- **INPUT RECORDS**
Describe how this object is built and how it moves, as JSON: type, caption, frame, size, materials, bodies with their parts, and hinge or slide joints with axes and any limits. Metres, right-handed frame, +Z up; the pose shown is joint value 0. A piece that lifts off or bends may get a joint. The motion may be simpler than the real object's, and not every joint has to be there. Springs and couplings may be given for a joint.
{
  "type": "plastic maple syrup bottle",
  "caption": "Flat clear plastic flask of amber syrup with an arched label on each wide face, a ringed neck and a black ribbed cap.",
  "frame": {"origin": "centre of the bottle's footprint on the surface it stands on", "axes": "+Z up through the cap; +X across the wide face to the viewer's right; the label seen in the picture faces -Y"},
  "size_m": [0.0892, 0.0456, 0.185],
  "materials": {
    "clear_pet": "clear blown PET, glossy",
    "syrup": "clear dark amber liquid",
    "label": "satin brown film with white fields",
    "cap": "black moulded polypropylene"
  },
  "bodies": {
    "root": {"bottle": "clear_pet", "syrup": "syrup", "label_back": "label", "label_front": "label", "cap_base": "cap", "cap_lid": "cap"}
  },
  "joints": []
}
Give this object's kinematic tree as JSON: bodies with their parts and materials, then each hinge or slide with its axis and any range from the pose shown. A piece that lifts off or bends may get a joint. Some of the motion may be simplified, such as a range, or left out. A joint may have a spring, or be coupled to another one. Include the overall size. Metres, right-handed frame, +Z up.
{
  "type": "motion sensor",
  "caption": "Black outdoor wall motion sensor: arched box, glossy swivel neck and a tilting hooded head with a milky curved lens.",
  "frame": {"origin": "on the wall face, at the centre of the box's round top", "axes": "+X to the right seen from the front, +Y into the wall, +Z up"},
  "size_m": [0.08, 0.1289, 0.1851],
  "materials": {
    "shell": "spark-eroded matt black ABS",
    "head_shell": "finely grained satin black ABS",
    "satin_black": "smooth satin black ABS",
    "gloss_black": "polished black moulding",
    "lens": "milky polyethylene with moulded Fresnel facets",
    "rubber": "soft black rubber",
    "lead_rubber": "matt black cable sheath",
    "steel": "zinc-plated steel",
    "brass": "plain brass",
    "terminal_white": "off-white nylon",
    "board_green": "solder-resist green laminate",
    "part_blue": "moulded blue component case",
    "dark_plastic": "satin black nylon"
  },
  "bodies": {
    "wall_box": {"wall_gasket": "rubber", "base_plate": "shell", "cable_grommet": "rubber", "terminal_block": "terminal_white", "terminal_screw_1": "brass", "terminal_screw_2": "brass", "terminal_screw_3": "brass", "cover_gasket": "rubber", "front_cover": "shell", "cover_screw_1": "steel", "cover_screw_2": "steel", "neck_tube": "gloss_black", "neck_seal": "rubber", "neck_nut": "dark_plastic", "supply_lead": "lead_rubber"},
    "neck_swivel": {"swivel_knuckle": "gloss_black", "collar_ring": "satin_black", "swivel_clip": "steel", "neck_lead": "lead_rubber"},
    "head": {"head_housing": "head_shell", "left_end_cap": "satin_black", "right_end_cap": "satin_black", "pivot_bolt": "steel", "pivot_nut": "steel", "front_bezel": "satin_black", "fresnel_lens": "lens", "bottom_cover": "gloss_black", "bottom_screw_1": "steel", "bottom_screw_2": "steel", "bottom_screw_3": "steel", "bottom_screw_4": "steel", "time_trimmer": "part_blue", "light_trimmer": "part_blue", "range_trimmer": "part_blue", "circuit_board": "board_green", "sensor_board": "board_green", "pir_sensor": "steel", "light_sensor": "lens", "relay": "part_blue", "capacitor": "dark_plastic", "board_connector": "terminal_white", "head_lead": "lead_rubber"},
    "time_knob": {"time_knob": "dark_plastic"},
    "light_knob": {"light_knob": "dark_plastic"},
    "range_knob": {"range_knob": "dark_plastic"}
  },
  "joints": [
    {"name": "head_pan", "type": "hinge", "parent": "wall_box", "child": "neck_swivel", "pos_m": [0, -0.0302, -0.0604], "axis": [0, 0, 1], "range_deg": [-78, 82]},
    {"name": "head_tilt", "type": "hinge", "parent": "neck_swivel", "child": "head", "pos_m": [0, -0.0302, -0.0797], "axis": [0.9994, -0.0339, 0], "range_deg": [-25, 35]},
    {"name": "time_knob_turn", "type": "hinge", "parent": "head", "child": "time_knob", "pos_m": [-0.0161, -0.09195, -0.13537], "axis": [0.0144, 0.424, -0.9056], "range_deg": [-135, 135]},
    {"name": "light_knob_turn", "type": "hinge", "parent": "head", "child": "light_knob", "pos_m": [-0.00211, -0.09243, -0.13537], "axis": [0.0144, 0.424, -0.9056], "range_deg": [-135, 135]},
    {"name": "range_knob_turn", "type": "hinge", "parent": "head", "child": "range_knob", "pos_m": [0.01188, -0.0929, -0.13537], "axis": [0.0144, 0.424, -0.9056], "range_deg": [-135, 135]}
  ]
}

- **WHAT THE TASK REQUIRES**
All of the data must be returned exactly.

- **COMPLETE OUTPUT**
Describe how this object is built and how it moves, as JSON: type, caption, frame, size, materials, bodies with their parts, and hinge or slide joints with axes and any limits. Metres, right-handed frame, +Z up; the pose shown is joint value 0. A piece that lifts off or bends may get a joint. The motion may be simpler than the real object's, and not every joint has to be there. Springs and couplings may be given for a joint.
{
  "type": "plastic maple syrup bottle",
  "caption": "Flat clear plastic flask of amber syrup with an arched label on each wide face, a ringed neck and a black ribbed cap.",
  "frame": {"origin": "centre of the bottle's footprint on the surface it stands on", "axes": "+Z up through the cap; +X across the wide face to the viewer's right; the label seen in the picture faces -Y"},
  "size_m": [0.0892, 0.0456, 0.185],
  "materials": {
    "clear_pet": "clear blown PET, glossy",
    "syrup": "clear dark amber liquid",
    "label": "satin brown film with white fields",
    "cap": "black moulded polypropylene"
  },
  "bodies": {
    "root": {"bottle": "clear_pet", "syrup": "syrup", "label_back": "label", "label_front": "label", "cap_base": "cap", "cap_lid": "cap"}
  },
  "joints": []
}
Give this object's kinematic tree as JSON: bodies with their parts and materials, then each hinge or slide with its axis and any range from the pose shown. A piece that lifts off or bends may get a joint. Some of the motion may be simplified, such as a range, or left out. A joint may have a spring, or be coupled to another one. Include the overall size. Metres, right-handed frame, +Z up.
{
  "type": "motion sensor",
  "caption": "Black outdoor wall motion sensor: arched box, glossy swivel neck and a tilting hooded head with a milky curved lens.",
  "frame": {"origin": "on the wall face, at the centre of the box's round top", "axes": "+X to the right seen from the front, +Y into the wall, +Z up"},
  "size_m": [0.08, 0.1289, 0.1851],
  "materials": {
    "shell": "spark-eroded matt black ABS",
    "head_shell": "finely grained satin black ABS",
    "satin_black": "smooth satin black ABS",
    "gloss_black": "polished black moulding",
    "lens": "milky polyethylene with moulded Fresnel facets",
    "rubber": "soft black rubber",
    "lead_rubber": "matt black cable sheath",
    "steel": "zinc-plated steel",
    "brass": "plain brass",
    "terminal_white": "off-white nylon",
    "board_green": "solder-resist green laminate",
    "part_blue": "moulded blue component case",
    "dark_plastic": "satin black nylon"
  },
  "bodies": {
    "wall_box": {"wall_gasket": "rubber", "base_plate": "shell", "cable_grommet": "rubber", "terminal_block": "terminal_white", "terminal_screw_1": "brass", "terminal_screw_2": "brass", "terminal_screw_3": "brass", "cover_gasket": "rubber", "front_cover": "shell", "cover_screw_1": "steel", "cover_screw_2": "steel", "neck_tube": "gloss_black", "neck_seal": "rubber", "neck_nut": "dark_plastic", "supply_lead": "lead_rubber"},
    "neck_swivel": {"swivel_knuckle": "gloss_black", "collar_ring": "satin_black", "swivel_clip": "steel", "neck_lead": "lead_rubber"},
    "head": {"head_housing": "head_shell", "left_end_cap": "satin_black", "right_end_cap": "satin_black", "pivot_bolt": "steel", "pivot_nut": "steel", "front_bezel": "satin_black", "fresnel_lens": "lens", "bottom_cover": "gloss_black", "bottom_screw_1": "steel", "bottom_screw_2": "steel", "bottom_screw_3": "steel", "bottom_screw_4": "steel", "time_trimmer": "part_blue", "light_trimmer": "part_blue", "range_trimmer": "part_blue", "circuit_board": "board_green", "sensor_board": "board_green", "pir_sensor": "steel", "light_sensor": "lens", "relay": "part_blue", "capacitor": "dark_plastic", "board_connector": "terminal_white", "head_lead": "lead_rubber"},
    "time_knob": {"time_knob": "dark_plastic"},
    "light_knob": {"light_knob": "dark_plastic"},
    "range_knob": {"range_knob": "dark_plastic"}
  },
  "joints": [
    {"name": "head_pan", "type": "hinge", "parent": "wall_box", "child": "neck_swivel", "pos_m": [0, -0.0302, -0.0604], "axis": [0, 0, 1], "range_deg": [-78, 82]},
    {"name": "head_tilt", "type": "hinge", "parent": "neck_swivel", "child": "head", "pos_m": [0, -0.0302, -0.0797], "axis": [0.9994, -0.0339, 0], "range_deg": [-25, 35]},
    {"name": "time_knob_turn", "type": "hinge", "parent": "head", "child": "time_knob", "pos_m": [-0.0161, -0.09195, -0.13537], "axis": [0.0144, 0.424, -0.9056], "range_deg": [-135, 135]},
    {"name": "light_knob_turn", "type": "hinge", "parent": "head", "child": "light_knob", "pos_m": [-0.00211, -0.09243, -0.13537], "axis": [0.0144, 0.424, -0.9056], "range_deg": [-135, 135]},
    {"name": "range_knob_turn", "type": "hinge", "parent": "head", "child": "range_knob", "pos_m": [0.01188, -0.0929, -0.13537], "axis": [0.0144, 0.424, -0.9056], "range_deg": [-135, 135]}
  ]
}